# Request
Lines containing the word "return" should be extracted in full.

_ _ _ _ _

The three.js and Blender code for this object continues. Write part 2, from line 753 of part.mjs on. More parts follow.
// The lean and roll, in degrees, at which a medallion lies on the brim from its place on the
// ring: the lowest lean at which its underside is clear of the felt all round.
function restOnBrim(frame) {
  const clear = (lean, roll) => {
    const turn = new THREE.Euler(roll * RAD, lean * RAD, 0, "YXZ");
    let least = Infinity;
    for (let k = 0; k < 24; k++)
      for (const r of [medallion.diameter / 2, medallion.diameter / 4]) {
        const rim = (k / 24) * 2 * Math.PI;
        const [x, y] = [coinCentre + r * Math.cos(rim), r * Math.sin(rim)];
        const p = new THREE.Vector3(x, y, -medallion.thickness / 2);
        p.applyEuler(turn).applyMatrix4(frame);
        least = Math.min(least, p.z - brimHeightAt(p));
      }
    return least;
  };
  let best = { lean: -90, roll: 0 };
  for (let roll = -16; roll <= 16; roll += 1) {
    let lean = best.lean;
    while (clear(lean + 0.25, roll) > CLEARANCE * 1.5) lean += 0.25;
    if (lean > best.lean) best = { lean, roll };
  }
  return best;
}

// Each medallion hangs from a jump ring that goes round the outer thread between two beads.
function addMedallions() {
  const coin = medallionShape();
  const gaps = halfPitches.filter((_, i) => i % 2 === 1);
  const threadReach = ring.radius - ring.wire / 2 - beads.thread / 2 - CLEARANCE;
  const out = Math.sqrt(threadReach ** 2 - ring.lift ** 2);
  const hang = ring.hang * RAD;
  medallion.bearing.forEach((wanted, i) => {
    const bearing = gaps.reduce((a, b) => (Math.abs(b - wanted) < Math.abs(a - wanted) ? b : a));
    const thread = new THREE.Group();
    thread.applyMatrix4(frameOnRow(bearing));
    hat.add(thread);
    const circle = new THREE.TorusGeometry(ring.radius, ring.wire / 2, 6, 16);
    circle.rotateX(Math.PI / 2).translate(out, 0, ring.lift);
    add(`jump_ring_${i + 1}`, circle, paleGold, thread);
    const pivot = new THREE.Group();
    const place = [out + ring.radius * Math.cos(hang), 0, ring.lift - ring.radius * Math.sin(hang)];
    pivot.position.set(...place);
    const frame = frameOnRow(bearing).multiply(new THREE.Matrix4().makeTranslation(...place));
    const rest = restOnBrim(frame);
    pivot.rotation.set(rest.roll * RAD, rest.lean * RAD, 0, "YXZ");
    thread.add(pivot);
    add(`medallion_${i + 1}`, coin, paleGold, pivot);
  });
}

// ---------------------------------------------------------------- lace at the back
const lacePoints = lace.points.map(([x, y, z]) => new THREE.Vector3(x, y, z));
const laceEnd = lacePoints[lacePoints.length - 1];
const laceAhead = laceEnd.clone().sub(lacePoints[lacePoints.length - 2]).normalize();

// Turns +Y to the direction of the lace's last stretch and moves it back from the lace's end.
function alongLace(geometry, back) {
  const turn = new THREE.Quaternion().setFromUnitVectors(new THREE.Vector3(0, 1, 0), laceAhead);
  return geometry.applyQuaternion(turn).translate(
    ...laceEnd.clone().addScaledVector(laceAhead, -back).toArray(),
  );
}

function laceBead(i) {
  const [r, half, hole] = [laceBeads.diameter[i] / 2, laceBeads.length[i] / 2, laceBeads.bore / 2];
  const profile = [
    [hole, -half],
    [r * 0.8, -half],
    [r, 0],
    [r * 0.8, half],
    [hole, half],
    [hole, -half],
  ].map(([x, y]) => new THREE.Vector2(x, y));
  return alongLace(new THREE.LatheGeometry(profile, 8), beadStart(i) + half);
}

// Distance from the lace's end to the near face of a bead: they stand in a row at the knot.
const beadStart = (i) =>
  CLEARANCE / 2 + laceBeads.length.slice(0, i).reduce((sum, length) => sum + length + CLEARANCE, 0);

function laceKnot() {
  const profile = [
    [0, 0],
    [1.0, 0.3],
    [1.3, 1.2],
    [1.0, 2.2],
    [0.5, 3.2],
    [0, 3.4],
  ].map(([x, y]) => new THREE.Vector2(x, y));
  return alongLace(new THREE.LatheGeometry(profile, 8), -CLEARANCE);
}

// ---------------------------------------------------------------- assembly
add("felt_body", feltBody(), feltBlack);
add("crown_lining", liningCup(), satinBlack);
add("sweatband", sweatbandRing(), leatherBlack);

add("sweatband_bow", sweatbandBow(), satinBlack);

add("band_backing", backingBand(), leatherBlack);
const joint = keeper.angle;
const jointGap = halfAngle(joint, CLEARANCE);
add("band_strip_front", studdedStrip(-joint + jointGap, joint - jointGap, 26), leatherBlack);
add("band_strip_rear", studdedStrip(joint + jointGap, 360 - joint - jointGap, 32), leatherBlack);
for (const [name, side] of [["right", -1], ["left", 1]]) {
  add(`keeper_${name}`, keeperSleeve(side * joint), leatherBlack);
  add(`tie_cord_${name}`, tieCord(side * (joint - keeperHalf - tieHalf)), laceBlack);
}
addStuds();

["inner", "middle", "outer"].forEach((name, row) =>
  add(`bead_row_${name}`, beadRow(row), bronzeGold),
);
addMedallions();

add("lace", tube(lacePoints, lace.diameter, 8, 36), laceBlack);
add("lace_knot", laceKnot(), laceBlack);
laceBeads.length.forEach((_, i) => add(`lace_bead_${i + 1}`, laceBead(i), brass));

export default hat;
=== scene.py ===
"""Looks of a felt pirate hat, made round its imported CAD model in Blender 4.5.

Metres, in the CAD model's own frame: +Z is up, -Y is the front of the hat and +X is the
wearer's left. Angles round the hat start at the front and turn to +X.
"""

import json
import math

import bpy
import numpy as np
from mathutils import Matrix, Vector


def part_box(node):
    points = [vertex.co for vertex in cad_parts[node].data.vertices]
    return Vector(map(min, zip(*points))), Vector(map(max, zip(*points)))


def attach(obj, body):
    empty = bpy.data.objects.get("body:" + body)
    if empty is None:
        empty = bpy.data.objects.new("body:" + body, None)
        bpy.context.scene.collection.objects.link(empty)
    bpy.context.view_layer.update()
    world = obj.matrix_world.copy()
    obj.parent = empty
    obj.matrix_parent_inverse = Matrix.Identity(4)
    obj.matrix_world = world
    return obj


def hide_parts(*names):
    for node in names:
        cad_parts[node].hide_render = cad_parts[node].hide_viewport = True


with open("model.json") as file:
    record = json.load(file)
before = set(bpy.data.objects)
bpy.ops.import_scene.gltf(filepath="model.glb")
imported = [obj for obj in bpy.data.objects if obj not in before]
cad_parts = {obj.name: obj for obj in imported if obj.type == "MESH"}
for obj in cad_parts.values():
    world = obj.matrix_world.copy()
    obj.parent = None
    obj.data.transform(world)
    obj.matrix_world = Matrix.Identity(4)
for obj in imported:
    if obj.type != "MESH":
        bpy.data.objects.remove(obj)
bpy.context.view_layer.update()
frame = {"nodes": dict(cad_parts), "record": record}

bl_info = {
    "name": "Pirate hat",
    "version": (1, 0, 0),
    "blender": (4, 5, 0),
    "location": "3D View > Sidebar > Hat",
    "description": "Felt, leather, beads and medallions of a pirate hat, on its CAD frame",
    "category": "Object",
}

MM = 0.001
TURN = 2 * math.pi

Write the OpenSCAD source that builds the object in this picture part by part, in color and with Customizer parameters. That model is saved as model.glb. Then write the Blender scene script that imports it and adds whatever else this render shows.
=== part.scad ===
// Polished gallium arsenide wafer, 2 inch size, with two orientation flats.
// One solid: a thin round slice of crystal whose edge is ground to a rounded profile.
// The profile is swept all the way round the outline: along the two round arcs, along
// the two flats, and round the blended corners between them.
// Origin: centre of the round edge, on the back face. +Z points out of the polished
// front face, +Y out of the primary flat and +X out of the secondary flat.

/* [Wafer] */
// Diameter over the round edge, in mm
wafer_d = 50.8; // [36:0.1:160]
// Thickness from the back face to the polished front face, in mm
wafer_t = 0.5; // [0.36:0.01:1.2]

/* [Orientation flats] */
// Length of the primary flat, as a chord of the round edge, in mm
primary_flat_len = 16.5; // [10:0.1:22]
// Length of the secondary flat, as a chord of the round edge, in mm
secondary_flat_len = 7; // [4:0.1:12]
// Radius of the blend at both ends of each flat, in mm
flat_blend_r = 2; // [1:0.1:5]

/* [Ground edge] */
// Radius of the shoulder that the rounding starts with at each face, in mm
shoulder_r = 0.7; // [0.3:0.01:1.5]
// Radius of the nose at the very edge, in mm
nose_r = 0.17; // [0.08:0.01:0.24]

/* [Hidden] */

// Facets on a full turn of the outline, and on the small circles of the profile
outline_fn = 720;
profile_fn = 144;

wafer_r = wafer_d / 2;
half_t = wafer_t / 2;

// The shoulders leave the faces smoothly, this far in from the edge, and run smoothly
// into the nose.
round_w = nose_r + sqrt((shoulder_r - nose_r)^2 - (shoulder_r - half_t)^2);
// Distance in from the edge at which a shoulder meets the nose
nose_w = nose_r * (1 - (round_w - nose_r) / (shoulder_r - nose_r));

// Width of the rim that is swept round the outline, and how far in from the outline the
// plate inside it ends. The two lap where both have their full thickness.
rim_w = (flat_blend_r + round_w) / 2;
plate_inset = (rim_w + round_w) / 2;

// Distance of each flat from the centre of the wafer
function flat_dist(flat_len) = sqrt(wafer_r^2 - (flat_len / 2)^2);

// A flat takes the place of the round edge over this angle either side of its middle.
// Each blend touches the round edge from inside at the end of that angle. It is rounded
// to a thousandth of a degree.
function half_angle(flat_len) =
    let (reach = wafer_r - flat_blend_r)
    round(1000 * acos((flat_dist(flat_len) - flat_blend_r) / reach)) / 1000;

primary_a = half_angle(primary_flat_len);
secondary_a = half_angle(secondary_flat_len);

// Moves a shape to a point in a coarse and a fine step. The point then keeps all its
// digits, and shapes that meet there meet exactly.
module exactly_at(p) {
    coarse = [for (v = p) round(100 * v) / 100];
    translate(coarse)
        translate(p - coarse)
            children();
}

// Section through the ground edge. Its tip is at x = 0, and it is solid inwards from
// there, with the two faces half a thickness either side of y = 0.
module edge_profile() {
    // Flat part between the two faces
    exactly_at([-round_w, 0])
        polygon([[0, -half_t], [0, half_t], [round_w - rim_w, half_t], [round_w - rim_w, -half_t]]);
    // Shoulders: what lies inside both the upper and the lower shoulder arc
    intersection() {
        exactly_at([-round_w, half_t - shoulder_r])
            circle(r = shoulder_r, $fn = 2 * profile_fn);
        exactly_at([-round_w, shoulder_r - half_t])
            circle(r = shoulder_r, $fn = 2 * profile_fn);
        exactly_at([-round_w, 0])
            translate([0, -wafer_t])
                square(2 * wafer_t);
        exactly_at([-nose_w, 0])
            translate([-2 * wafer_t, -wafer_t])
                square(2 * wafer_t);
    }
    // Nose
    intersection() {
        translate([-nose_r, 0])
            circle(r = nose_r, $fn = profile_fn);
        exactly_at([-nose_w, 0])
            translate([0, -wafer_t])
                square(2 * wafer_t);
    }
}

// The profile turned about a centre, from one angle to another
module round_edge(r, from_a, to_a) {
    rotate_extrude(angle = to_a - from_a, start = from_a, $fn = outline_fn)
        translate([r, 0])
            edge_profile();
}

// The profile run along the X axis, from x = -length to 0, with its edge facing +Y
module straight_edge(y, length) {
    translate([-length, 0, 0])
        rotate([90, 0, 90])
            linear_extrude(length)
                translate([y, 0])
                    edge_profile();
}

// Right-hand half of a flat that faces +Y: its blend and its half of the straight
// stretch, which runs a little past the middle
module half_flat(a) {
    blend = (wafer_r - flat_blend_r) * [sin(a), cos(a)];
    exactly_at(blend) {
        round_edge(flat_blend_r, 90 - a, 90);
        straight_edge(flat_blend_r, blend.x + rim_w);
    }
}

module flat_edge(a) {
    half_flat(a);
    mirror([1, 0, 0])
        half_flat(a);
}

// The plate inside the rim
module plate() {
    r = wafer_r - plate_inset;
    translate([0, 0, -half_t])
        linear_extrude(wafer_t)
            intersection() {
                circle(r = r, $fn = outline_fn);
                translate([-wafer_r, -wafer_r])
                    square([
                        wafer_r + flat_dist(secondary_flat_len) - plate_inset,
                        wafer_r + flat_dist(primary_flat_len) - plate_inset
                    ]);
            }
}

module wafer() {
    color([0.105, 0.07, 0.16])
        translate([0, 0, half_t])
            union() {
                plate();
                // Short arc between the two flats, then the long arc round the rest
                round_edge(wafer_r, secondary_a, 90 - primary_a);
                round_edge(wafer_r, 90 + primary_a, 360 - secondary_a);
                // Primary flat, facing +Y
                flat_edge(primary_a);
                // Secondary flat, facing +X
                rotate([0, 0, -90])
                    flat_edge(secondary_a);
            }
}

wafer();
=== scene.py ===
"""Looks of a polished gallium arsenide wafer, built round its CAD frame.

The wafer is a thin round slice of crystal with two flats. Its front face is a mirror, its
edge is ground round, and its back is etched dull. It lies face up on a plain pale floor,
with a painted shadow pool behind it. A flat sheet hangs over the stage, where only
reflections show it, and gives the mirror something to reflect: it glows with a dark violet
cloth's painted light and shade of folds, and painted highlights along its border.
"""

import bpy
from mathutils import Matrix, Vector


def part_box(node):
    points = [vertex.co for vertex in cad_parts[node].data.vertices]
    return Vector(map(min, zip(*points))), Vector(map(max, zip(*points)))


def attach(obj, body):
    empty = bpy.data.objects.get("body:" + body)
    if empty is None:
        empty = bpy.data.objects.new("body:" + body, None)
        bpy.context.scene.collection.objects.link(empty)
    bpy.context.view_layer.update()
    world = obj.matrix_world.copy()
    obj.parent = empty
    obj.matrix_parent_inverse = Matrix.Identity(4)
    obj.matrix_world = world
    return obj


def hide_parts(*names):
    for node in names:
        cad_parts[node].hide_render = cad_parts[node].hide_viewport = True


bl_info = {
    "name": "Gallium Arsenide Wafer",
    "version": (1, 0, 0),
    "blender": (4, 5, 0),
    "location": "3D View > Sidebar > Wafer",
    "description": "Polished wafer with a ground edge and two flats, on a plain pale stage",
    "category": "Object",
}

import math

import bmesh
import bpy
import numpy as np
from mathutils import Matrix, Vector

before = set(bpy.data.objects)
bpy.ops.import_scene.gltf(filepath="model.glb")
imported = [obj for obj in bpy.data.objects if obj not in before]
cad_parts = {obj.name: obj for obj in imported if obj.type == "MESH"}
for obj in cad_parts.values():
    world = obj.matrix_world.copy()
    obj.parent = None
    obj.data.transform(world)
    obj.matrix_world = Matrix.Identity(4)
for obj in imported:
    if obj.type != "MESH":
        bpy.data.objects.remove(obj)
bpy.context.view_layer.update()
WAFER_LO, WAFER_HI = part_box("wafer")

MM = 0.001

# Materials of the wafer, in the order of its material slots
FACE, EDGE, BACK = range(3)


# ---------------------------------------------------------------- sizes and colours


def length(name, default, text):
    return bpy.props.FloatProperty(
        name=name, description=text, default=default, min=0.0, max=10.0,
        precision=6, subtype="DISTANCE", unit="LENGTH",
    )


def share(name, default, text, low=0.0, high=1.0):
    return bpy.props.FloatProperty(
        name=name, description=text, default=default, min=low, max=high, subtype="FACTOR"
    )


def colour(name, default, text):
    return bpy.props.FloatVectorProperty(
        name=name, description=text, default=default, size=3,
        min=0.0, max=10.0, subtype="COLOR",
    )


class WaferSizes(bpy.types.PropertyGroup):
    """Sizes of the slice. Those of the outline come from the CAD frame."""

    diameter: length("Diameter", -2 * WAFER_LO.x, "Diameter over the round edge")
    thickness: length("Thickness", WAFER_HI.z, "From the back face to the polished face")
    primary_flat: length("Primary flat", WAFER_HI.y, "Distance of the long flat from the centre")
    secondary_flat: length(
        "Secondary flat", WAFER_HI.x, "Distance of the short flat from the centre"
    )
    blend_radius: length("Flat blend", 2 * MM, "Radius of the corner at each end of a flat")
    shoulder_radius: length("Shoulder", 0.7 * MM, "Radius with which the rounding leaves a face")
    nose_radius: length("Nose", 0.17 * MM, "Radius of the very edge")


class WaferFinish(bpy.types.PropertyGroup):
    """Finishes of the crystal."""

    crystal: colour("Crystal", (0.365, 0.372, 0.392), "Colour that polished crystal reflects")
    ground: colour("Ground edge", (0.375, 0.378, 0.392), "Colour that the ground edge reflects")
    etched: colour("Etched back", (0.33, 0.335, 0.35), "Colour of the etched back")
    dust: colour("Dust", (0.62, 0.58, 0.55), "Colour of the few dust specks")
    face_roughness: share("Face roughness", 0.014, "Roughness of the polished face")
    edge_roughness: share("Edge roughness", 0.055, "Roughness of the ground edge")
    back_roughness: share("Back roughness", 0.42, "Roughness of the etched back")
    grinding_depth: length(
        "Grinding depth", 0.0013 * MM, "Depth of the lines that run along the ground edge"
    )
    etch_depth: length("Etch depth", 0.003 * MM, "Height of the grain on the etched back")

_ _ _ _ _

# Solution for this problem
    return least;
  return best;
  return geometry.applyQuaternion(turn).translate(
  return alongLace(new THREE.LatheGeometry(profile, 8), beadStart(i) + half);
  return alongLace(new THREE.LatheGeometry(profile, 8), -CLEARANCE);
    return Vector(map(min, zip(*points))), Vector(map(max, zip(*points)))
    return obj
    return Vector(map(min, zip(*points))), Vector(map(max, zip(*points)))
    return obj
    return bpy.props.FloatProperty(
    return bpy.props.FloatProperty(
    return bpy.props.FloatVectorProperty(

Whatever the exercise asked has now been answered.